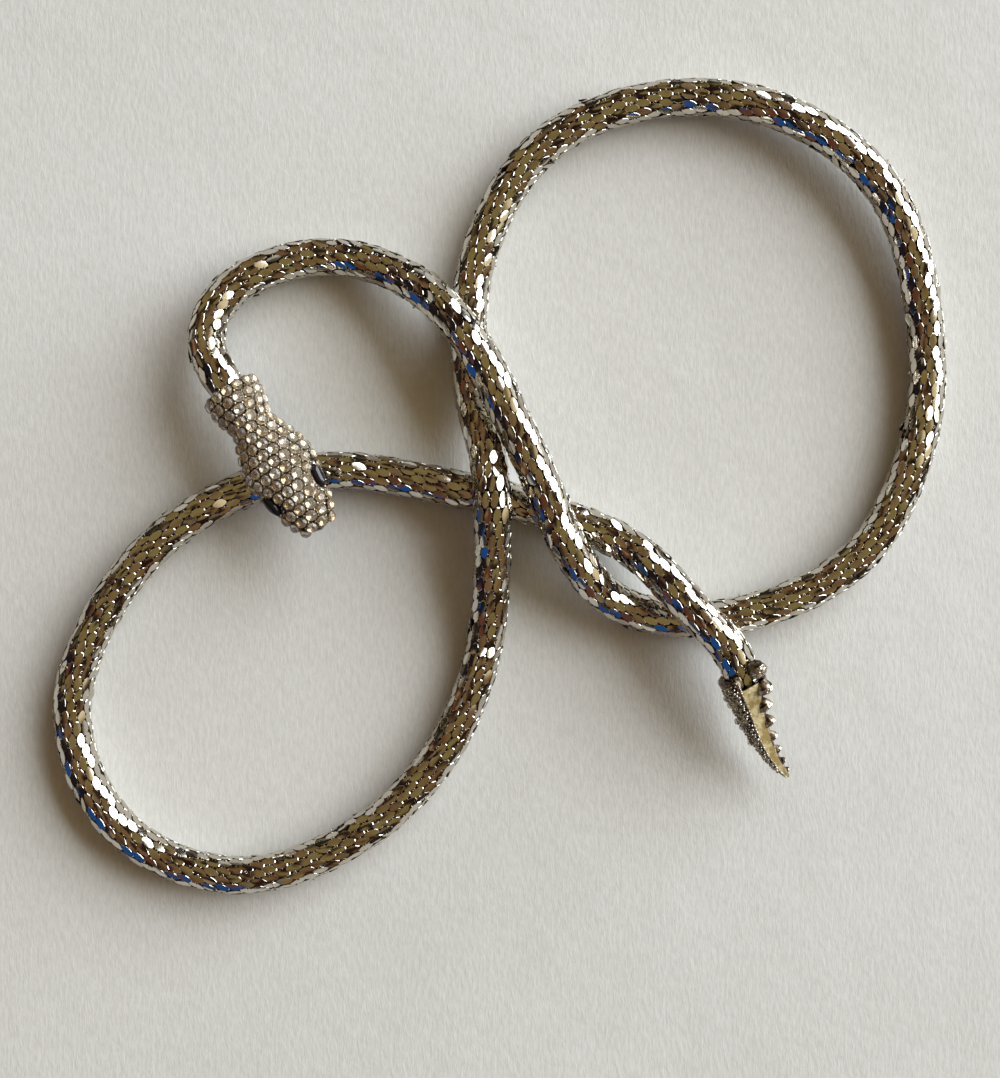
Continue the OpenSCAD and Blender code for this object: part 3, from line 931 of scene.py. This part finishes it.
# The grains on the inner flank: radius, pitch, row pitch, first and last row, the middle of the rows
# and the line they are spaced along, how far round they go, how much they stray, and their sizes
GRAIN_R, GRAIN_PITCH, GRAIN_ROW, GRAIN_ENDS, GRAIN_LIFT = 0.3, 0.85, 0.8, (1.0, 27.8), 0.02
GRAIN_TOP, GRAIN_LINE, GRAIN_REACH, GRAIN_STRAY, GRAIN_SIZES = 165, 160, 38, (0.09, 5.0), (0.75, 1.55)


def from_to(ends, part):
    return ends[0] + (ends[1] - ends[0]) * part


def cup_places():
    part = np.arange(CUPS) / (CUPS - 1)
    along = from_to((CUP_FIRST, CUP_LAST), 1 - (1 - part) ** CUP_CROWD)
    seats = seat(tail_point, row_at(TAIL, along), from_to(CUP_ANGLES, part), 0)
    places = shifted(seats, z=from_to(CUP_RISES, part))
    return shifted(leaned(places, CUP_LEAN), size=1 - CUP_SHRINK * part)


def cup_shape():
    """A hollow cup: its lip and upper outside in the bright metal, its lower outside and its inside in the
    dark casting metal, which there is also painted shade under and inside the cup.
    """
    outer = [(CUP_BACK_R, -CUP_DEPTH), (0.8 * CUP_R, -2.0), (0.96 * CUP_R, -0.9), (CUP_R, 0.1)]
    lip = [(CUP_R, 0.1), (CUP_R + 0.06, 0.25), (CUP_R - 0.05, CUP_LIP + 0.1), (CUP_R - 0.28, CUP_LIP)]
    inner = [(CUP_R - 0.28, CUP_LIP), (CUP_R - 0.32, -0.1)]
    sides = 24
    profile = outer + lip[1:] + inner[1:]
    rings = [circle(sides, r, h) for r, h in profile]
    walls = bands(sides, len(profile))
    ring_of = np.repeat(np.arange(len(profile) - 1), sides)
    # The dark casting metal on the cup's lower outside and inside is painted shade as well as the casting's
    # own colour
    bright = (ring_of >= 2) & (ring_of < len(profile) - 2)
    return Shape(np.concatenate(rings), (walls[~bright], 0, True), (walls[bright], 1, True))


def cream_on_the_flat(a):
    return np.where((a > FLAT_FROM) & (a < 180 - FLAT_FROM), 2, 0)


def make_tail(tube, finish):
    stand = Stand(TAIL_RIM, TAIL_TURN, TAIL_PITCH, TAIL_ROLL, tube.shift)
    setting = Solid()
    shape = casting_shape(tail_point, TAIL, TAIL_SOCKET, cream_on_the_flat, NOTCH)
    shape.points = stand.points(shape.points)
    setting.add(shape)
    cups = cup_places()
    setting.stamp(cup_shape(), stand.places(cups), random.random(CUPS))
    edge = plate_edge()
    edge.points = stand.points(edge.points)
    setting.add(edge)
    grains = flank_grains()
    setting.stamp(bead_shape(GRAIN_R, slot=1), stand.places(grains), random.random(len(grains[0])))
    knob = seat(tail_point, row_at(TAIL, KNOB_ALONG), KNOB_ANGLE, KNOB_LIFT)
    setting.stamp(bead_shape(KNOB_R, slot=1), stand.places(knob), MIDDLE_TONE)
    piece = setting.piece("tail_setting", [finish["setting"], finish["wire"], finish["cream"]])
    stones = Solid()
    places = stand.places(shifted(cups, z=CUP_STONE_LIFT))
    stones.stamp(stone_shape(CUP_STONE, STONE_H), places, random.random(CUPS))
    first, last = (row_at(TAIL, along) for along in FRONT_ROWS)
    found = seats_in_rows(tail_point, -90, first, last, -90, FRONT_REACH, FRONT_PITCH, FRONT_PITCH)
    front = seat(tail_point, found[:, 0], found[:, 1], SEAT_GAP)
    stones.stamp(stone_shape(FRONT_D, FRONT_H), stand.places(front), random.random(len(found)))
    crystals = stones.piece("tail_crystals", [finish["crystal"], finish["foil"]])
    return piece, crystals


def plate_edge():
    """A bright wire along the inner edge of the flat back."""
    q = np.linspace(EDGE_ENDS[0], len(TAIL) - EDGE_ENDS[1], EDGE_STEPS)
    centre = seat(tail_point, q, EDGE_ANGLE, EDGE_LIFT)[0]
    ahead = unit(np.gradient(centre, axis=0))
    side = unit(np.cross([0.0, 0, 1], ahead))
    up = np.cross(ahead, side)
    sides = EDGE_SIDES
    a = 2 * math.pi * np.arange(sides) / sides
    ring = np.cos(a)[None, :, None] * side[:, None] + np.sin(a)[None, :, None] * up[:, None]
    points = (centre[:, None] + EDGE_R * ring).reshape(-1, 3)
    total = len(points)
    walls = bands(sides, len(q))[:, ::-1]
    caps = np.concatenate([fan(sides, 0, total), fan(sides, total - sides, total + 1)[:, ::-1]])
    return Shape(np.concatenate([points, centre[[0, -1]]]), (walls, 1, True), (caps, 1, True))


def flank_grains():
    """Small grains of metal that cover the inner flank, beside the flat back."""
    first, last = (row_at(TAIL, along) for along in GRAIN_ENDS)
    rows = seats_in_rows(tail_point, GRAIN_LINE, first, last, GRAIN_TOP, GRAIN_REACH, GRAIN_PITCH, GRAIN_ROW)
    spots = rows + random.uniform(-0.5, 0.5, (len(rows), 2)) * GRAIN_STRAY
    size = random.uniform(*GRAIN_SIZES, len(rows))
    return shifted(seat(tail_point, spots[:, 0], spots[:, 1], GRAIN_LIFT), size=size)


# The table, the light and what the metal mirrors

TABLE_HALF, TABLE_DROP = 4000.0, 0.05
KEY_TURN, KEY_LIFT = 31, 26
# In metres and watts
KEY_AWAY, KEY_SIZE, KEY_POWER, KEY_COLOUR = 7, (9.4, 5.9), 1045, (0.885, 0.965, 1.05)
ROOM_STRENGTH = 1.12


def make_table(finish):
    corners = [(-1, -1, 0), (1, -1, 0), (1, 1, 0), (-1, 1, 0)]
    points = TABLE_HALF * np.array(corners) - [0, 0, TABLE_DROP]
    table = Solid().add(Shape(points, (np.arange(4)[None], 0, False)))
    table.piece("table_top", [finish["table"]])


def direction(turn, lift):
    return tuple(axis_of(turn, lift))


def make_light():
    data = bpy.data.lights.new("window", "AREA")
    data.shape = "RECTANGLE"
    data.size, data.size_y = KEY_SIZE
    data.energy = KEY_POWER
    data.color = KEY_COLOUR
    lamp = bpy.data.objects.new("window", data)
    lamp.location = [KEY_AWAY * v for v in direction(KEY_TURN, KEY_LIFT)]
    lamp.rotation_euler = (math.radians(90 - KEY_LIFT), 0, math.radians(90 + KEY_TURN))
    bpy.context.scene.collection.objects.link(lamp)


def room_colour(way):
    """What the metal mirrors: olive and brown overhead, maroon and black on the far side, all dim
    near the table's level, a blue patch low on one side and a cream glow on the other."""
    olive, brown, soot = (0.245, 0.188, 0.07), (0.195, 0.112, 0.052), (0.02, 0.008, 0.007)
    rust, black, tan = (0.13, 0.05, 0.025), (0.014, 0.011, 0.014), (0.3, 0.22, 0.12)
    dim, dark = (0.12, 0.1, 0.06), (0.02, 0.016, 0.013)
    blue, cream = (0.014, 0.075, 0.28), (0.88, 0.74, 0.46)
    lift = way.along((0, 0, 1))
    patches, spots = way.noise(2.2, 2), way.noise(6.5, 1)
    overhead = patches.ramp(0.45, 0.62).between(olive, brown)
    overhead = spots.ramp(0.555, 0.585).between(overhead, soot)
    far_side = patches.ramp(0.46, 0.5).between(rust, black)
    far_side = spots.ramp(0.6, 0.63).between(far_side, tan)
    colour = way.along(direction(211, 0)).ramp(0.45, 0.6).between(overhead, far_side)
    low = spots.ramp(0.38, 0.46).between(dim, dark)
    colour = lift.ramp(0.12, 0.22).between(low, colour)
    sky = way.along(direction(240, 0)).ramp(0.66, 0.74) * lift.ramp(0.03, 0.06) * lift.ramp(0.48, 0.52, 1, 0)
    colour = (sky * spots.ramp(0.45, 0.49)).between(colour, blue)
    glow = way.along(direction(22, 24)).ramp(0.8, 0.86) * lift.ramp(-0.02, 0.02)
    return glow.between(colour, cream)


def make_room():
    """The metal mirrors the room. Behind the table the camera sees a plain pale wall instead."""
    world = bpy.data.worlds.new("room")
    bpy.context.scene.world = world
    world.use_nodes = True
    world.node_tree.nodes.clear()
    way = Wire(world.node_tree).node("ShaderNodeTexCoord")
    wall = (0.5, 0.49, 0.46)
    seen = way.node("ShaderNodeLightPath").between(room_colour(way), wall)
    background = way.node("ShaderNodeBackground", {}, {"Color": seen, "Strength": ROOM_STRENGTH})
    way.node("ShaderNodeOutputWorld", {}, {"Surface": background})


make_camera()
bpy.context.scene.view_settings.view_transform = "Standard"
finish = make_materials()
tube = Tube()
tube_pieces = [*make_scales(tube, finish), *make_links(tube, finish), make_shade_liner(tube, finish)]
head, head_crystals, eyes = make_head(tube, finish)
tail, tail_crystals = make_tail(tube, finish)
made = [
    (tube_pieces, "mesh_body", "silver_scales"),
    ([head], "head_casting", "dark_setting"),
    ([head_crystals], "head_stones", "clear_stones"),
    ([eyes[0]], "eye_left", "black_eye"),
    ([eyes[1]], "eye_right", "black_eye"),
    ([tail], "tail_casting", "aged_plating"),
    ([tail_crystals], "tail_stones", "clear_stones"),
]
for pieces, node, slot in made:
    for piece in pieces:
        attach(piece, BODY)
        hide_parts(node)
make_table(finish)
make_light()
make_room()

● ● ● ● ● ● ●

◆ **To be done**
Looking at the material above, please copy exactly every line from its first line through the line containing "return ends[0] +", with both ends included and nothing else.

◆ **Answer to the exercise**
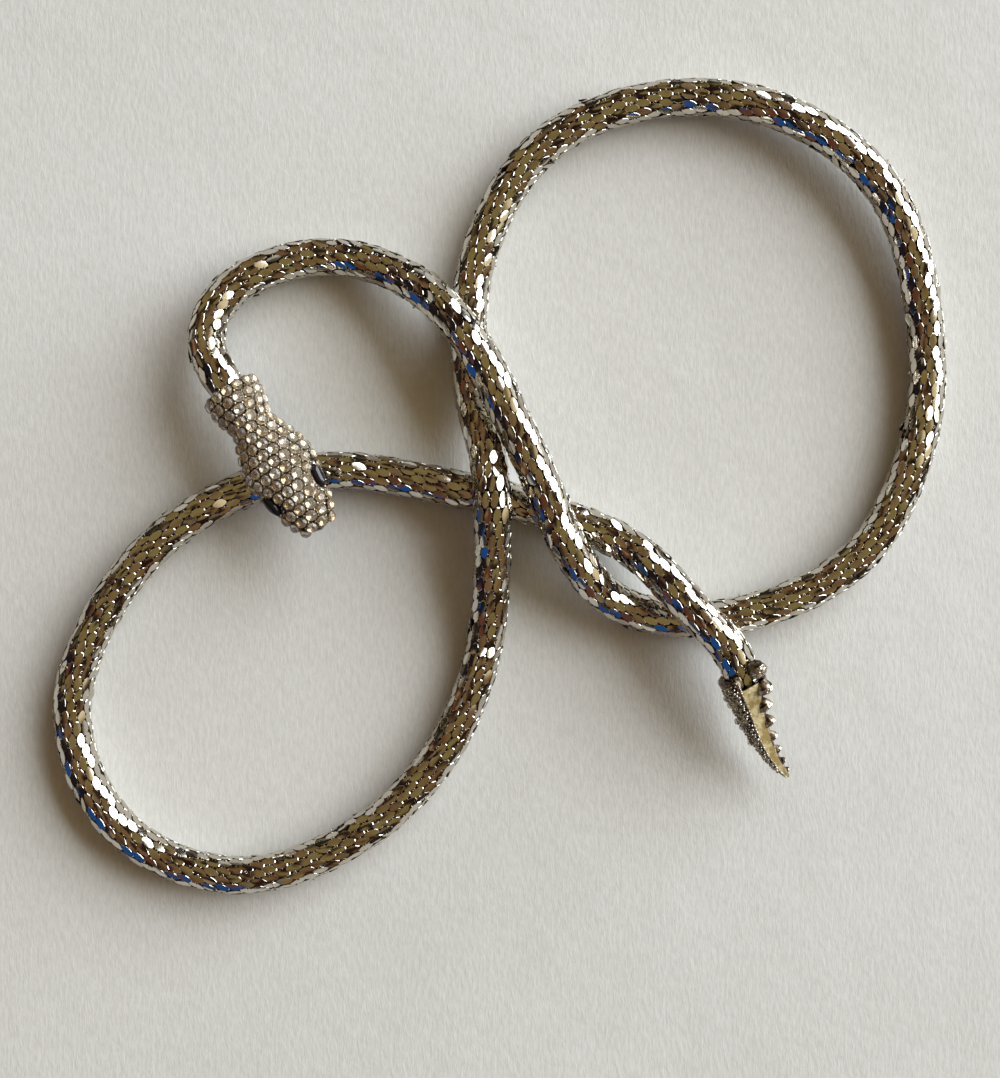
Continue the OpenSCAD and Blender code for this object: part 3, from line 931 of scene.py. This part finishes it.
# The grains on the inner flank: radius, pitch, row pitch, first and last row, the middle of the rows
# and the line they are spaced along, how far round they go, how much they stray, and their sizes
GRAIN_R, GRAIN_PITCH, GRAIN_ROW, GRAIN_ENDS, GRAIN_LIFT = 0.3, 0.85, 0.8, (1.0, 27.8), 0.02
GRAIN_TOP, GRAIN_LINE, GRAIN_REACH, GRAIN_STRAY, GRAIN_SIZES = 165, 160, 38, (0.09, 5.0), (0.75, 1.55)


def from_to(ends, part):
    return ends[0] + (ends[1] - ends[0]) * part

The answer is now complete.